Most women don't change their standards until they are post menopausal. They lower their standards in some aspects, especially physically. But they raise their standards in other areas, they start to appreciate qualities like kindness and decency in a man.
Many of the men that single older women now find acceptable or even appealing will not feel mutual attraction. Yet if the same woman was interested in that same man when they were younger they would have pair-bonded and quite likely would have been together as they age.
Most women don't change their standards until they are post menopausal. They lower their standards in some aspects, especially physically. But they raise their standards in other areas, they start to appreciate qualities like kindness and decency in a man.
Many of the men that single older women now find acceptable or even appealing will not feel mutual attraction. Yet if the same woman was interested in that same man when they were younger they would have pair-bonded and quite likely would have been together as they age.
You do realize that's not the case for most women, don't you? Most women, most people, indeed care about kindness et al through out life.
Most women don't change their standards until they are post menopausal. They lower their standards in some aspects, especially physically. But they raise their standards in other areas, they start to appreciate qualities like kindness and decency in a man.
Many of the men that single older women now find acceptable or even appealing will not feel mutual attraction. Yet if the same woman was interested in that same man when they were younger they would have pair-bonded and quite likely would have been together as they age.
jay i do understand that issue of youthful mutual attraction , pair bonding, and then as they age they still have those beautiful memories of each other as younger. And that's pretty idealistic. But yes i have to agree that there is a lot more to it, since people don't get attracted randomly. People are attracted to each other for many different reasons.
I have to say that I lowered my standards with disastrous results once when young, and at a different time 20 years later after deciding not to go that route again, I raised my standards too high, with disastrous results. As your age group of eligible men gets older, they tend to have lots more issues and disabilities for one thing. Just like females do as we get older. So being a nurturing soul can have its rewards even if the potential mate isn't in as good of shape as he used to be. That might be lowering your standards in terms of condition but it isn't lowering your standards in terms of quality of person. However this is something that has to be gotten used to. It may take a little time for the lady to accept this if she isn't used to the idea, and if it is true in her case. One thing to remember is that 2 people who love each other with that intangible spiritual love, that is warm and fuzzy, can take such good mutual care of each other that their condition improves and they begin to thrive and look years younger, certainly brighter and happier in countenance. Not to mention that they just feel very very good with each other, that after all is what counts.

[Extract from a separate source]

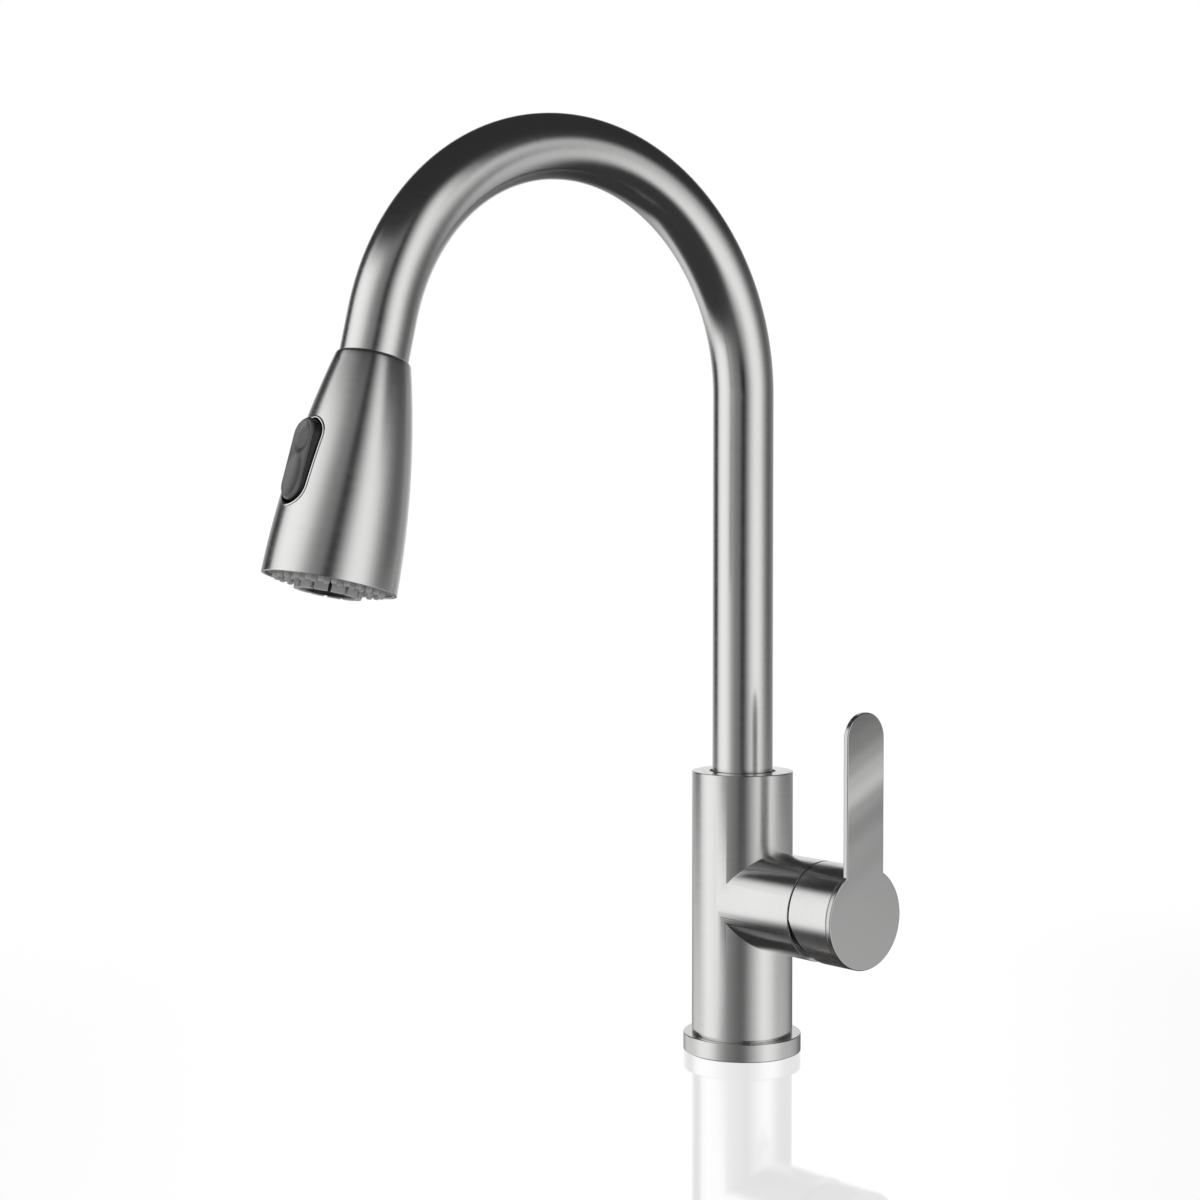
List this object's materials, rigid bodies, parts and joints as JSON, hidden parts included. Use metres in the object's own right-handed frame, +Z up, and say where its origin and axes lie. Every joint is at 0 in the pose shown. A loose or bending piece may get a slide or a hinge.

You do realize that's not the case for most women, don't you? Most women, most people, indeed care about kindness et al through out life.
definitely agree. most people look for love, and look inside the other person, not just AT them. especially as you mature, although some people are still looking only on the surface of things it's also true, unfortunately.
except for attractive women when they are most desired 18-24, who all mistake kindness for weakness. But your fantasy story sounds alot nicer so you can believe what you will.